Nary a hair is out of place in the film. Michael Cera's presence has been a sticking point for many I've spoken to, citing Cera burnout, but he works in charm in a way he hasn't before: Scott Pilgrim is once entirely innocent and incredible corrupt, so attention-deficit that he cannot really remember how many people he's actually hurt -- in a way, he recalls the amnesiac Leonard from Memento. Winstead finds a similar balance, never apologizing for her life but not remotely proud of it either, and the fact that she's more clearheaded than Scott only makes her sadder and more filled with regret. The supporting cast are uniformly excellent, from Culkin's incessant witticisms to Pill's bitter musings to Aubrey Plaza's foul-mouthed Julie ("Has Issues," as a bit of text helpfully explains) and Anna Kendrick's lovable bitchiness as Scott's Sister. Jason Schwartzman, Chris Evans, Brandon Routh and more make for film villains, all with enough personal and physical differences to prevent the lineup of Evil Exes from feeling samey; Schwartzman in particular hasn't been this hilariously smug since perhaps Rushmore. Wong deserves to break into some other work, effortlessly conveying Knives' naïveté and overall sweetness and playing off young actors with years more experience without once flagging.

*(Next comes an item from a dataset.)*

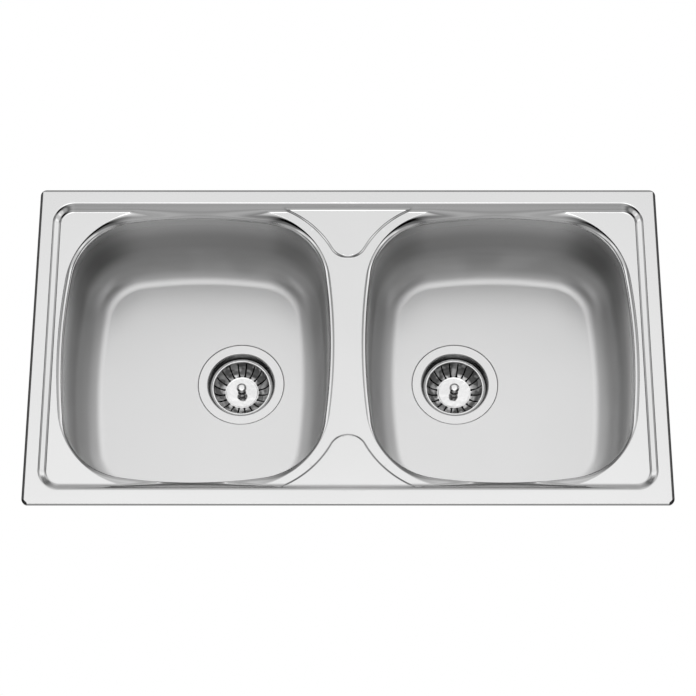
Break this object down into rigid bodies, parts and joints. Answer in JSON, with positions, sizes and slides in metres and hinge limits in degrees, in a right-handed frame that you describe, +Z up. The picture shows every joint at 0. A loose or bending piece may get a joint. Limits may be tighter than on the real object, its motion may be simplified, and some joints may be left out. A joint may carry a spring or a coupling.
{
  "type": "kitchen sink",
  "caption": "Inset stainless steel double bowl kitchen sink: pressed deck with raised rim, drawn bowls, basket strainers with lifting plugs and swing-out worktop clamps",
  "frame": {"origin": "middle of the sink's outline in the plane of the worktop that the rim seal rests on", "axes": "+X along the sink to the user's right, +Y away from the user, +Z up out of the worktop"},
  "size_m": [0.8, 0.435, 0.2045],
  "materials": {
    "satin_steel": "fine satin stainless steel",
    "bright_steel": "bright stainless steel",
    "basket_steel": "polished stainless steel",
    "seal_foam": "closed-cell foam strip",
    "damping_mat": "matt bitumen mat",
    "black_rubber": "moulded black rubber",
    "pale_gasket": "pale grey silicone gasket",
    "fibre_ring": "slippery pale plastic ring",
    "nut_plastic": "moulded off-white plastic",
    "zinc_plate": "bright zinc plated steel",
    "zinc_cast": "die-cast zinc, matt"
  },
  "bodies": {
    "sink": {"deck_panel": "satin_steel", "left_bowl": "satin_steel", "right_bowl": "satin_steel", "rim_seal": "seal_foam", "left_sound_pad": "damping_mat", "right_sound_pad": "damping_mat", "left_strainer_body": "bright_steel", "left_flange_gasket": "pale_gasket", "left_rubber_washer": "black_rubber", "left_friction_ring": "fibre_ring", "left_lock_nut": "nut_plastic", "right_strainer_body": "bright_steel", "right_flange_gasket": "pale_gasket", "right_rubber_washer": "black_rubber", "right_friction_ring": "fibre_ring", "right_lock_nut": "nut_plastic", "far_left_bracket": "zinc_plate", "far_middle_bracket": "zinc_plate", "far_right_bracket": "zinc_plate", "near_left_bracket": "zinc_plate", "near_middle_bracket": "zinc_plate", "near_right_bracket": "zinc_plate"},
    "left_basket": {"left_basket": "basket_steel"},
    "left_plug": {"left_knob": "basket_steel", "left_stopper": "black_rubber"},
    "right_basket": {"right_basket": "basket_steel"},
    "right_plug": {"right_knob": "basket_steel", "right_stopper": "black_rubber"},
    "far_left_screw": {"far_left_screw": "zinc_plate"},
    "far_left_claw": {"far_left_claw": "zinc_cast"},
    "far_middle_screw": {"far_middle_screw": "zinc_plate"},
    "far_middle_claw": {"far_middle_claw": "zinc_cast"},
    "far_right_screw": {"far_right_screw": "zinc_plate"},
    "far_right_claw": {"far_right_claw": "zinc_cast"},
    "near_left_screw": {"near_left_screw": "zinc_plate"},
    "near_left_claw": {"near_left_claw": "zinc_cast"},
    "near_middle_screw": {"near_middle_screw": "zinc_plate"},
    "near_middle_claw": {"near_middle_claw": "zinc_cast"},
    "near_right_screw": {"near_right_screw": "zinc_plate"},
    "near_right_claw": {"near_right_claw": "zinc_cast"}
  },
  "joints": [
    {"name": "left_basket_lift", "type": "slide", "parent": "sink", "child": "left_basket", "axis": [0, 0, 1], "range_m": [0, 0.11]},
    {"name": "left_plug_lift", "type": "slide", "parent": "left_basket", "child": "left_plug", "axis": [0, 0, 1], "range_m": [0, 0.008]},
    {"name": "right_basket_lift", "type": "slide", "parent": "sink", "child": "right_basket", "axis": [0, 0, 1], "range_m": [0, 0.11]},
    {"name": "right_plug_lift", "type": "slide", "parent": "right_basket", "child": "right_plug", "axis": [0, 0, 1], "range_m": [0, 0.008]},
    {"name": "far_left_swing", "type": "hinge", "parent": "sink", "child": "far_left_screw", "pos_m": [-0.335, 0.181, -0.04], "axis": [0, 0, -1], "range_deg": [0, 90]},
    {"name": "far_left_clamp", "type": "slide", "parent": "far_left_screw", "child": "far_left_claw", "axis": [0, 0, 1], "range_m": [0, 0.03]},
    {"name": "far_middle_swing", "type": "hinge", "parent": "sink", "child": "far_middle_screw", "pos_m": [0, 0.181, -0.04], "axis": [0, 0, 1], "range_deg": [0, 90]},
    {"name": "far_middle_clamp", "type": "slide", "parent": "far_middle_screw", "child": "far_middle_claw", "axis": [0, 0, 1], "range_m": [0, 0.03]},
    {"name": "far_right_swing", "type": "hinge", "parent": "sink", "child": "far_right_screw", "pos_m": [0.335, 0.181, -0.04], "axis": [0, 0, 1], "range_deg": [0, 90]},
    {"name": "far_right_clamp", "type": "slide", "parent": "far_right_screw", "child": "far_right_claw", "axis": [0, 0, 1], "range_m": [0, 0.03]},
    {"name": "near_left_swing", "type": "hinge", "parent": "sink", "child": "near_left_screw", "pos_m": [-0.335, -0.181, -0.04], "axis": [0, 0, 1], "range_deg": [0, 90]},
    {"name": "near_left_clamp", "type": "slide", "parent": "near_left_screw", "child": "near_left_claw", "axis": [0, 0, 1], "range_m": [0, 0.03]},
    {"name": "near_middle_swing", "type": "hinge", "parent": "sink", "child": "near_middle_screw", "pos_m": [0, -0.181, -0.04], "axis": [0, 0, 1], "range_deg": [0, 90]},
    {"name": "near_middle_clamp", "type": "slide", "parent": "near_middle_screw", "child": "near_middle_claw", "axis": [0, 0, 1], "range_m": [0, 0.03]},
    {"name": "near_right_swing", "type": "hinge", "parent": "sink", "child": "near_right_screw", "pos_m": [0.335, -0.181, -0.04], "axis": [0, 0, -1], "range_deg": [0, 90]},
    {"name": "near_right_clamp", "type": "slide", "parent": "near_right_screw", "child": "near_right_claw", "axis": [0, 0, 1], "range_m": [0, 0.03]}
  ]
}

Remarkably, they all understand what the story is really about as much as Wright does. Only just in their own adulthood, the actors realize that we all spend our youths trying to find our identity through movies or the Internet, objects that are paradoxically shared experiences even though we process them alone (and I loved the moment where a character says something witty and Scott asks, "What's that from?" expecting a movie title, only for the other to spit, "My brain!"). Then, we enter into relationships, but they're not yet serious because we're feeling our way around new territory. Only when we finally expand our perspectives to wonder how the other people in our lives see us do we ever figure ourselves out. This is a revelation more thoroughly covered in the comics, but the beauty of Wright's film is how deftly he manages to fit the core of this theme into a movie that could easily have been two hours of flashy nothingness. Instead, he mixes the avant-garde with the tangible, crafting his most frenzied genre mash-up yet but never losing sight of the heart that gives it meaning, and even the seriousness adds to the exhilaration of one of the most purely enjoyable films in years.